EXERCISE>
Your task is to copy a single run of lines that starts at the line with "are split into" and stops at the line with "if empty is", keeping both ends. Copy nothing else.

LISTING>
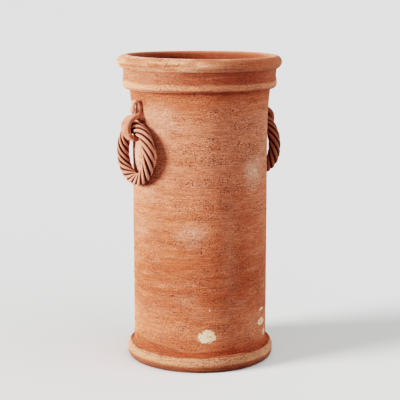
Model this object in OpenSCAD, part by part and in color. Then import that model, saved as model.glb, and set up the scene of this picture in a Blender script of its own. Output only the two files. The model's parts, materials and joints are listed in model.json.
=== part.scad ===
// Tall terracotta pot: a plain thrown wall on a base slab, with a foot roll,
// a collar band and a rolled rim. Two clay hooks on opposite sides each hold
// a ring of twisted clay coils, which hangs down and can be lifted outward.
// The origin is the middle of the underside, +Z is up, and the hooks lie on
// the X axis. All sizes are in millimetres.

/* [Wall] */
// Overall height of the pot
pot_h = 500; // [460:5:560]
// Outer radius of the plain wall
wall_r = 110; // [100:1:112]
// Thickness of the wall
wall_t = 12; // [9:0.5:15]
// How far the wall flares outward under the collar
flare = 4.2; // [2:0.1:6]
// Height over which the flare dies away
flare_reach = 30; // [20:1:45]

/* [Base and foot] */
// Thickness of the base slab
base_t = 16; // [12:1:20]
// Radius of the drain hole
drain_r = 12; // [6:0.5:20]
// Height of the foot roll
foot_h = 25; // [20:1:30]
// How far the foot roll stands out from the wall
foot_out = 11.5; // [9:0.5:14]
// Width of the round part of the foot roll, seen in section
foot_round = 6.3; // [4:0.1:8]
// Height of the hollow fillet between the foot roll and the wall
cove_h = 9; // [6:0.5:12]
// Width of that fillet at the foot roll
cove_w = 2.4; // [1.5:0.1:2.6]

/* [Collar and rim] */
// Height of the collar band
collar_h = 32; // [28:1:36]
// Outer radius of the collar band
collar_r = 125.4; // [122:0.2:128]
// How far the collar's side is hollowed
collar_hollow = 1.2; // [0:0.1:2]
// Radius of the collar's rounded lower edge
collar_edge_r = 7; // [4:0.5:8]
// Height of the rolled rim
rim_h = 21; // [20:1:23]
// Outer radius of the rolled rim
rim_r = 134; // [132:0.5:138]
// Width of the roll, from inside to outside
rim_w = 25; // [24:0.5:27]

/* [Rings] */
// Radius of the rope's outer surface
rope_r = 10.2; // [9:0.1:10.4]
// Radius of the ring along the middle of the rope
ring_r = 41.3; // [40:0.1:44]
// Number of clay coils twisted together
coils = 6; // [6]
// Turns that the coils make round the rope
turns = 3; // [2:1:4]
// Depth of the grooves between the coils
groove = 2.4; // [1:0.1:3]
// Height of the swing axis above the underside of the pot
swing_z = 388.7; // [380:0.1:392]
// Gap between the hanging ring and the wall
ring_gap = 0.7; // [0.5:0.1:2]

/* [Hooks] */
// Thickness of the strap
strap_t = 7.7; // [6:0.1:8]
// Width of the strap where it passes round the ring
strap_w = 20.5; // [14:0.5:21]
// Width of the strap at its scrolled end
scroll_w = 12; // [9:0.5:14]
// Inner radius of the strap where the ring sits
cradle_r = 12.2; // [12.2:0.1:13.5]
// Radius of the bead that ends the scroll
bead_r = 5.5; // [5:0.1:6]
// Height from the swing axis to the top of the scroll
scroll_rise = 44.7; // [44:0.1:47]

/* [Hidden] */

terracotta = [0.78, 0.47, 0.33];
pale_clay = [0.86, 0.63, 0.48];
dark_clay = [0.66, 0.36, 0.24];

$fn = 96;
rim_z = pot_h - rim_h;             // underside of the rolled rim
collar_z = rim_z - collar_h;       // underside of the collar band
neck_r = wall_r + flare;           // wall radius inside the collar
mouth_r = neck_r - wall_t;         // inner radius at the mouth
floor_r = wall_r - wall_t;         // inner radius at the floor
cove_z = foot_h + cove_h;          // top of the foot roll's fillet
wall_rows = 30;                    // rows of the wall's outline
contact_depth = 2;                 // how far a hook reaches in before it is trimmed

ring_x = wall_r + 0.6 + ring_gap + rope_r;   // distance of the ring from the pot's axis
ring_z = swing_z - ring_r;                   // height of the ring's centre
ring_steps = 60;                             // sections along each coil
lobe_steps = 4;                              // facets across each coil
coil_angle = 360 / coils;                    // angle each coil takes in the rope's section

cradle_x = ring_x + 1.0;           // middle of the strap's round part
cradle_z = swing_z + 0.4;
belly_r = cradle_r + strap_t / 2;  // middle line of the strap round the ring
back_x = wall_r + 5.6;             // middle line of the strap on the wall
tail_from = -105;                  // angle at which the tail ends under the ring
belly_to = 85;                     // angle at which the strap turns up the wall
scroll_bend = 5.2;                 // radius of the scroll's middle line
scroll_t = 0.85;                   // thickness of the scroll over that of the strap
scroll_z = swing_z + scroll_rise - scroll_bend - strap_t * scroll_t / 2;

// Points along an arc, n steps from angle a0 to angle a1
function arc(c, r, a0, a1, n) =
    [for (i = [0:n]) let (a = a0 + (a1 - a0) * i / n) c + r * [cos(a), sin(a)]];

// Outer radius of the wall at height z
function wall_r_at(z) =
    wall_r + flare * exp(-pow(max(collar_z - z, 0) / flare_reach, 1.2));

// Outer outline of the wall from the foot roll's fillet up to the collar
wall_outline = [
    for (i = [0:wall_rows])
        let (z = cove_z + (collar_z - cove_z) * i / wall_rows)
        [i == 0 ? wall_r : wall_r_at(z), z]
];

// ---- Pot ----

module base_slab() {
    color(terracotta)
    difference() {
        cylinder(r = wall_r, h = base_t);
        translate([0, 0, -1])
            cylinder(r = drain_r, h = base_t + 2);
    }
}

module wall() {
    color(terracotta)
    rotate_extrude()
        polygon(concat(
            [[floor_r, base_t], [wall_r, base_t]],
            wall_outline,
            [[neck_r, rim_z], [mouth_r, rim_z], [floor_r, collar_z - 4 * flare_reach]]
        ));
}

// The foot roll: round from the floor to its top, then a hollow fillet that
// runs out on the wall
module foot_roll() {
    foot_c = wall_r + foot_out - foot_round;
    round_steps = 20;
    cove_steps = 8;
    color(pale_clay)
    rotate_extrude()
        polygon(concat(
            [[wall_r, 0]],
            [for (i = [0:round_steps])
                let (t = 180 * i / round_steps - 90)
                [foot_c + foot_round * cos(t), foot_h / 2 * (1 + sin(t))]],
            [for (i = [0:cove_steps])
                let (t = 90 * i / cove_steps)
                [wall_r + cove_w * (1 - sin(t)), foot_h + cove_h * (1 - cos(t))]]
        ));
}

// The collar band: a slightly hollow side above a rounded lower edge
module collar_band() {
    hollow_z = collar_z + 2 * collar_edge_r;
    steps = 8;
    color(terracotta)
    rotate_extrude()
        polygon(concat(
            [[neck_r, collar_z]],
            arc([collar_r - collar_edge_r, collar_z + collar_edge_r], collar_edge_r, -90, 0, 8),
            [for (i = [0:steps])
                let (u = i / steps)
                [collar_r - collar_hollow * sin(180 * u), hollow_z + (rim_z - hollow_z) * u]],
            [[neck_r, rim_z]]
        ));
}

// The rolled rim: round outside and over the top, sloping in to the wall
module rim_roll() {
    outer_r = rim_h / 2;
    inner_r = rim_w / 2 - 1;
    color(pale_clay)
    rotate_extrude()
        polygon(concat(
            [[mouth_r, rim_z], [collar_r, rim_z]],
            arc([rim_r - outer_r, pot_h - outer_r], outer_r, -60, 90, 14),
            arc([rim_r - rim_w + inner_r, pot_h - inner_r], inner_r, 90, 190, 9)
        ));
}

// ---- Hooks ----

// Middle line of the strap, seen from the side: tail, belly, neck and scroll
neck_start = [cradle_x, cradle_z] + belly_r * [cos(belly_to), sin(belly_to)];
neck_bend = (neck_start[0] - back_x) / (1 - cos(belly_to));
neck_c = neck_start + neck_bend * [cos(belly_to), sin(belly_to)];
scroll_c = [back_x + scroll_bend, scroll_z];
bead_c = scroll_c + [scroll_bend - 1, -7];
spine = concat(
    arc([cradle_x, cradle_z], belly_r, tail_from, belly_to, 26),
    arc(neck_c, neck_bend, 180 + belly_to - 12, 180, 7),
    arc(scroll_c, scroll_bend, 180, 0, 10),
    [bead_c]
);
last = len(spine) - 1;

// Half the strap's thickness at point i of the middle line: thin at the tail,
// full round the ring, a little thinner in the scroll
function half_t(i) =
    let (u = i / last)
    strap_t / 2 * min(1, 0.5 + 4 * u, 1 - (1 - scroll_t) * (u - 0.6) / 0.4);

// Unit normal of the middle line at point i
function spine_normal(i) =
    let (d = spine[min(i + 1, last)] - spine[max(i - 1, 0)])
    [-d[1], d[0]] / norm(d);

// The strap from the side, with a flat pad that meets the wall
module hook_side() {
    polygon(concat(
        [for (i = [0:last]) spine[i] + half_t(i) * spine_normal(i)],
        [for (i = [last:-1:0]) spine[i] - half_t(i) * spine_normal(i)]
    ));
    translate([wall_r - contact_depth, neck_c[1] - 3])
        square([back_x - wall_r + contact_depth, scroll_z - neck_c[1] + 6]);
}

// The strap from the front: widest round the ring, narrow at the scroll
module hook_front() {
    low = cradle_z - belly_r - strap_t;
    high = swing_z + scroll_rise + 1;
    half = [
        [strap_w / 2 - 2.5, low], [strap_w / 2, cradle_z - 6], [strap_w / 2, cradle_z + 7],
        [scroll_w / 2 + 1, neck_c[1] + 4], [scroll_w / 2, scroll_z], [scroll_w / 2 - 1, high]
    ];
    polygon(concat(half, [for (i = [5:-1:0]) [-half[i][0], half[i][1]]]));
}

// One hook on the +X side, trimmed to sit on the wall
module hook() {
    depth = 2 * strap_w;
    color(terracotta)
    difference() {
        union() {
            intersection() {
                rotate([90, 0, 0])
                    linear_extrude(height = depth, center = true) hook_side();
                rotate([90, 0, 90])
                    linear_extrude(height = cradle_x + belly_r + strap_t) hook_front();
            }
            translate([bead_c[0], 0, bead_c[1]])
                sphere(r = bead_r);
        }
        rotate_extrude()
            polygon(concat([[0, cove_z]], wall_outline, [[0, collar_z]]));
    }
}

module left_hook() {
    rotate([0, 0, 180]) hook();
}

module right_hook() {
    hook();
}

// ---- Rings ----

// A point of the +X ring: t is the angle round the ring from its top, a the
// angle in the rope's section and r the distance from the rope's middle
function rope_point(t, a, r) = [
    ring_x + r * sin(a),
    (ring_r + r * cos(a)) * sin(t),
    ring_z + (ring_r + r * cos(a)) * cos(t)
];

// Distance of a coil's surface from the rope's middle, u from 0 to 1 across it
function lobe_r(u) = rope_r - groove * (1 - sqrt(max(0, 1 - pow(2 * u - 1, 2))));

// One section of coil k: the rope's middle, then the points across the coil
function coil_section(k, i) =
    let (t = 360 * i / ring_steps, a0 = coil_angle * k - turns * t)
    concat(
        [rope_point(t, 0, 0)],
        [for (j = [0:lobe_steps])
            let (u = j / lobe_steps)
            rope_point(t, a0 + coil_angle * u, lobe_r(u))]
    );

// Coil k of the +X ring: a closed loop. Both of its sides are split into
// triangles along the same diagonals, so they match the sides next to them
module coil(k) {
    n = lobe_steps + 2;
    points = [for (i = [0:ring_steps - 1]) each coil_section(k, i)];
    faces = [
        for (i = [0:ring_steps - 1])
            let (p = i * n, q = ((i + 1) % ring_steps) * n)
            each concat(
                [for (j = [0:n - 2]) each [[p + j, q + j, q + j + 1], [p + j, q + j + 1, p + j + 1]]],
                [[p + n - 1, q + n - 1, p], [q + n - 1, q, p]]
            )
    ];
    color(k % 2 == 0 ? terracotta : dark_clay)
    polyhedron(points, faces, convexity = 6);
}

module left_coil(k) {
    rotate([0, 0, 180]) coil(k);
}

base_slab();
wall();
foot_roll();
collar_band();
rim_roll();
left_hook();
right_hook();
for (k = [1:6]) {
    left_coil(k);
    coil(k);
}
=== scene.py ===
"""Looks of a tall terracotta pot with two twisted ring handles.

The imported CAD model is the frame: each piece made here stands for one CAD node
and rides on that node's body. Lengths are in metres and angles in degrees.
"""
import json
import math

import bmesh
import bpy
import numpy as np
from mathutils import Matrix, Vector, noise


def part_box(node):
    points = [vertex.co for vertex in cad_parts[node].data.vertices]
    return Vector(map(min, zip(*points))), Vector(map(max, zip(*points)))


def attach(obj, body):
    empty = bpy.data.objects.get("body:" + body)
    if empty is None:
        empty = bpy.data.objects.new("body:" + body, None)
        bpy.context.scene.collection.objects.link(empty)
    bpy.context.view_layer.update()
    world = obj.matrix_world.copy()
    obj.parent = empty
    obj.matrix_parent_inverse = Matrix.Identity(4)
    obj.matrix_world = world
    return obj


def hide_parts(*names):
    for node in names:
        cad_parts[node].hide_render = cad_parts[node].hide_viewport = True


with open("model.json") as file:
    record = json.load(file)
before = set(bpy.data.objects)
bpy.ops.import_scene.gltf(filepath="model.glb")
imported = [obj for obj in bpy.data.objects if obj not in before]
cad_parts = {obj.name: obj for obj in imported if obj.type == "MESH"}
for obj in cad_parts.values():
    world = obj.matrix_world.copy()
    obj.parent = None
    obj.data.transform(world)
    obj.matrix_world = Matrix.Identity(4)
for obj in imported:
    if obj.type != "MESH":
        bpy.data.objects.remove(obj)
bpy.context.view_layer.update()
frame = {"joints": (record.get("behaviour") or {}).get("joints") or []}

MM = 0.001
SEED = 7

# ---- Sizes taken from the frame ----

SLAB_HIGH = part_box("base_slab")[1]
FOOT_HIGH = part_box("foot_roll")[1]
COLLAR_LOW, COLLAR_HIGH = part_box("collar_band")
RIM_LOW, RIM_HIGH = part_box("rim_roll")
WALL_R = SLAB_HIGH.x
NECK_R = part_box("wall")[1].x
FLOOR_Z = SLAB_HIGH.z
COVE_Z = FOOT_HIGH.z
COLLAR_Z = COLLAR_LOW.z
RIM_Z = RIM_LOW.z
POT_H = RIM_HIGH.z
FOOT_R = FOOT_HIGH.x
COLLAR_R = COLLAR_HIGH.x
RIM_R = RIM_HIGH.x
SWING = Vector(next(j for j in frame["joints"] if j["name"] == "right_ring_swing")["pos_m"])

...

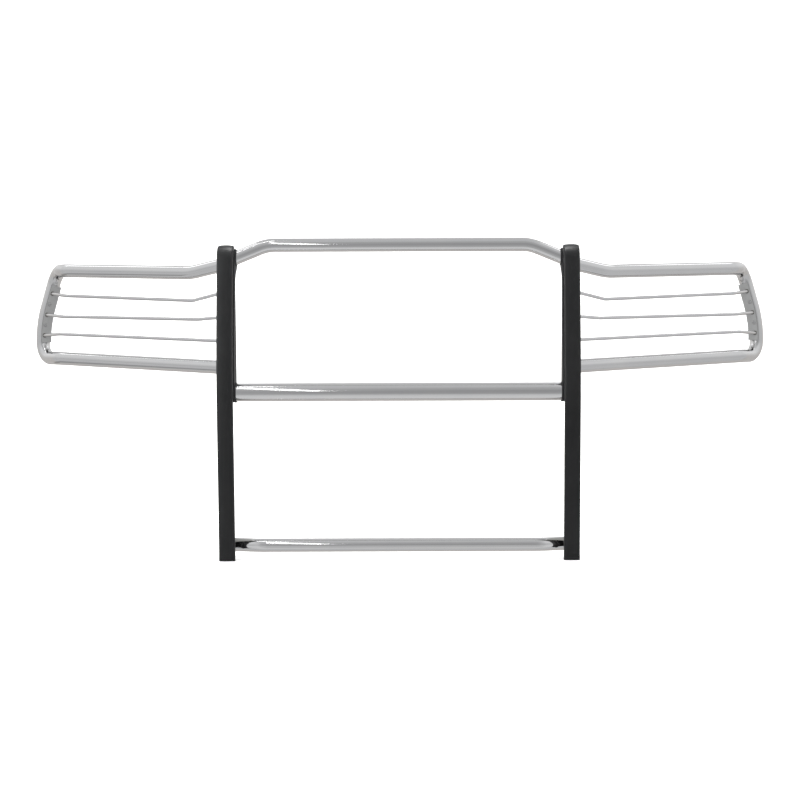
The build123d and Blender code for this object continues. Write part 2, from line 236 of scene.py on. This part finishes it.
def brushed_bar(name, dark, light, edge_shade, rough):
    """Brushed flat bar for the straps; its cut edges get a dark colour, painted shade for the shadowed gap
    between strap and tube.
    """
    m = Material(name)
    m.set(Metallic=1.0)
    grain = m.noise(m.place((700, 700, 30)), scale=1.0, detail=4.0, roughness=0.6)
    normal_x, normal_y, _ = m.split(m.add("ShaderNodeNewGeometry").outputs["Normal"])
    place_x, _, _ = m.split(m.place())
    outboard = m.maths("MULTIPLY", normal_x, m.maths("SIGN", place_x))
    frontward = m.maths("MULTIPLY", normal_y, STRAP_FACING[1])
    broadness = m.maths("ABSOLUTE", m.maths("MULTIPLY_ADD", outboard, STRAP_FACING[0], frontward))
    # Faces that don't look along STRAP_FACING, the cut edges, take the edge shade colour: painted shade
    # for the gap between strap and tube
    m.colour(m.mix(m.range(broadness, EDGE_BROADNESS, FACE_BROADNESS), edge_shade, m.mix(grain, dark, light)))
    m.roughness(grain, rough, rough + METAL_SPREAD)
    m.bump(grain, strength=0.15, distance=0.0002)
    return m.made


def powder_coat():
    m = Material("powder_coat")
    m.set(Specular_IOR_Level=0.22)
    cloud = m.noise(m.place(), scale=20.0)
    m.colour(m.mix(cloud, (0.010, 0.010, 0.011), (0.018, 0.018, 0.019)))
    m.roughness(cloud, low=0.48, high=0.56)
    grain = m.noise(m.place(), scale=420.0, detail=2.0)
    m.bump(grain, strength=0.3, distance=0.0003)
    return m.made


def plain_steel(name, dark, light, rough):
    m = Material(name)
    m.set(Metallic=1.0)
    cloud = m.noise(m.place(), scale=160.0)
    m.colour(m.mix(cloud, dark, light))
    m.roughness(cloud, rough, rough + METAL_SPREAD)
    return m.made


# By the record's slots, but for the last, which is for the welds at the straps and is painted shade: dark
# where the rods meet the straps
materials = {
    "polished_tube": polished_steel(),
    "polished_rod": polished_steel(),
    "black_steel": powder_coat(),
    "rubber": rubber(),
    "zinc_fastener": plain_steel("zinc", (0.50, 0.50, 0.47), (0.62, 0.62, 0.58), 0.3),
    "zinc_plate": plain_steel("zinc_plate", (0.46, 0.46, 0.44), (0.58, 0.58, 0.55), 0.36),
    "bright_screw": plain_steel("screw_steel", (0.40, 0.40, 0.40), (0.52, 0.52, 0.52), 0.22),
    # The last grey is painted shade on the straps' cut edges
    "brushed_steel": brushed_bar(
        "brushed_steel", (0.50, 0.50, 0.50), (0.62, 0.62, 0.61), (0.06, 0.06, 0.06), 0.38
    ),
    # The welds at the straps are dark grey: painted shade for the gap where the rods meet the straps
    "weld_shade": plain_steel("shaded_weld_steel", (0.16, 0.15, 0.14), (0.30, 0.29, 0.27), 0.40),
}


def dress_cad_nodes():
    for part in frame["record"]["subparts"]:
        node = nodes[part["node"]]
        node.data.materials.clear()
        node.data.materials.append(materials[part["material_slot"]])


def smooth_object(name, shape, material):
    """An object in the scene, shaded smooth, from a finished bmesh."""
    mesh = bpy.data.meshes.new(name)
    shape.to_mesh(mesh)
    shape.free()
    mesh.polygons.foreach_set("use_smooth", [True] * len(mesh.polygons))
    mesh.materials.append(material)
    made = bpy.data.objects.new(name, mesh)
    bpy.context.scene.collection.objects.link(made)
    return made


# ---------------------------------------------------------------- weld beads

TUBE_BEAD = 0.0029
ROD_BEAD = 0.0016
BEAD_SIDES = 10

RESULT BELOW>
// Coil k of the +X ring: a closed loop. Both of its sides are split into
// triangles along the same diagonals, so they match the sides next to them
module coil(k) {
    n = lobe_steps + 2;
    points = [for (i = [0:ring_steps - 1]) each coil_section(k, i)];
    faces = [
        for (i = [0:ring_steps - 1])
            let (p = i * n, q = ((i + 1) % ring_steps) * n)
            each concat(
                [for (j = [0:n - 2]) each [[p + j, q + j, q + j + 1], [p + j, q + j + 1, p + j + 1]]],
                [[p + n - 1, q + n - 1, p], [q + n - 1, q, p]]
            )
    ];
    color(k % 2 == 0 ? terracotta : dark_clay)
    polyhedron(points, faces, convexity = 6);
}

module left_coil(k) {
    rotate([0, 0, 180]) coil(k);
}

base_slab();
wall();
foot_roll();
collar_band();
rim_roll();
left_hook();
right_hook();
for (k = [1:6]) {
    left_coil(k);
    coil(k);
}
=== scene.py ===
"""Looks of a tall terracotta pot with two twisted ring handles.

The imported CAD model is the frame: each piece made here stands for one CAD node
and rides on that node's body. Lengths are in metres and angles in degrees.
"""
import json
import math

import bmesh
import bpy
import numpy as np
from mathutils import Matrix, Vector, noise


def part_box(node):
    points = [vertex.co for vertex in cad_parts[node].data.vertices]
    return Vector(map(min, zip(*points))), Vector(map(max, zip(*points)))


def attach(obj, body):
    empty = bpy.data.objects.get("body:" + body)
    if empty is None:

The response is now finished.